Das Leben der Menschen ist derzeit in einer für viele nie geahnten Bedrohungssituation, ob durch das Virus selbst oder seine Begleiterscheinungen: Einsamkeit, Depression, Armut, Arbeitslosigkeit, finanzielle Sorgen, erhöhte Gewalterfahrungen in Familien oder Partnerschaften usw. Mit der Brille des Konzils gelesen wird klar: Hier ist die Basis, von der her der Glaube überhaupt erst zur Sprache gebracht werden kann. Hier ist der Ort, an dem das Evangelium bedeutsam werden kann – oder nirgends. Die Corona-Krise macht aufs Deutlichste sichtbar: Wer es sich in der Kirche zur Hauptaufgabe macht, die religiöse Ordnung und ihre Anwendung zu fixieren oder in der Machtlosigkeit, sie nicht mehr durchsetzen zu können, gefangen bleibt, wird an den Herausforderungen der Gegenwart scheitern. Er oder sie verhält sich gerade nicht gläubig zur eigenen Botschaft, sondern in hilfloser Abwehr gegenüber den Zumutungen, die das Leben schafft und das Konzil theologisch formuliert hat.
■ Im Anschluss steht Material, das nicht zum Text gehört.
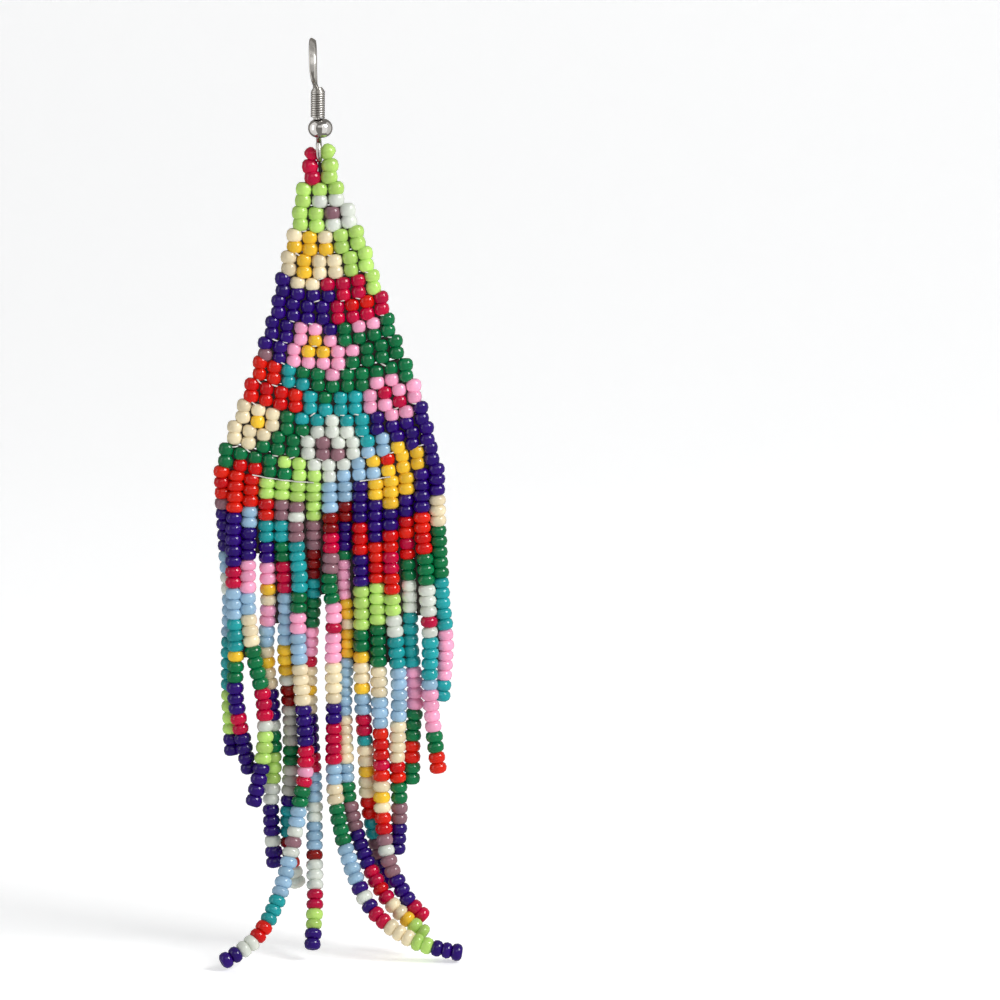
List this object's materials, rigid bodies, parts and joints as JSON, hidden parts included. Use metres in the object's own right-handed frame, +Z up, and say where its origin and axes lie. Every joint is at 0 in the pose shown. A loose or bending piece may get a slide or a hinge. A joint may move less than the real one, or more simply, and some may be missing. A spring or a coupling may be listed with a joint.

Wer die leidenden Menschen bisher an den „Rändern“ verortet, sie in die Zuständigkeiten der professionellen, caritativen Hilfsdienste geschoben und die eigenen kirchlichen Aufgaben primär in Katechese und Liturgie gesehen hat, kann jetzt erkennen, dass das, was das Konzil mit den ersten Worten von Gaudium et spes ausdrückt, auch etwas mit ihm/ihr selbst und mit den eigenen Eltern und Großeltern und Freund*innen und Nachbar*innen – und v.a. mit dem eigenen Selbstverständnis von Kirchesein zu tun hat: „Freude und Hoffnung, Trauer und Angst der Menschen von heute, besonders der Armen und Bedrängten aller Art, sind auch Freude und Hoffnung, Trauer und Angst der Jünger Christi.“ (GS 1) Der März des Jahres 2020 sagt: Jetzt ist es ernst. Jetzt ist die Zeit, in der die katholische Kirche in Deutschland ernst machen sollte damit, dass ihre sakramentale Aufgabe darin besteht, allen Menschen in ihren Nöten und Einsamkeiten und Ängsten beizustehen und zu dienen. Sie tut dies, wenn sie ihr Handeln von dort her, d.h. von der Situation der Menschen mit ihren Ohnmachtserfahrungen und den Sehnsüchten nach Hoffnung her, angeht. Vielleicht wird die Kirche irgendwann daran gemessen werden, dass sie sich in dieser großen Probe konsequent auf die Seite der Menschen gestellt hat. (Vermutlich wird kein Maßstab sein, wie viele „Geistergottesdienste“ in wackliger Qualität übertragen worden sind.) Die Umstände sind für fast alle unbekannt und denkbar schwierig. Der Kirche wird zugemutet, sich nun wirklich und ausschließlich auf die beiden Größen zu beziehen, die ihr das Konzil als erste Bezugspunkte auf die Fahnen geschrieben hat: Gott und die Menschen. Das könnte der rote Faden sein, mit dem Sie Ihre eigene kirchliche Arbeit bestimmen können. Cui bono? Wem dient es? Es ist Ihre pastorale Aufgabe, dies nun konkret werden zu lassen. Es kommt nicht darauf an, welche Kirche wir „früher“ gewesen sind. Es kommt auch nicht darauf an, welche Kirche wir gerne haben wollen. Es kommt darauf an, welche Kirche wir jetzt sind. Ich bin mir gewiss, dass Gott bereits bei und mit den Menschen ist. Unklar ist, in welchem Maß es der Kirche gelingt – trotz und gerade in Zeiten von „Social Distance“ –, bei und mit den Menschen zu sein.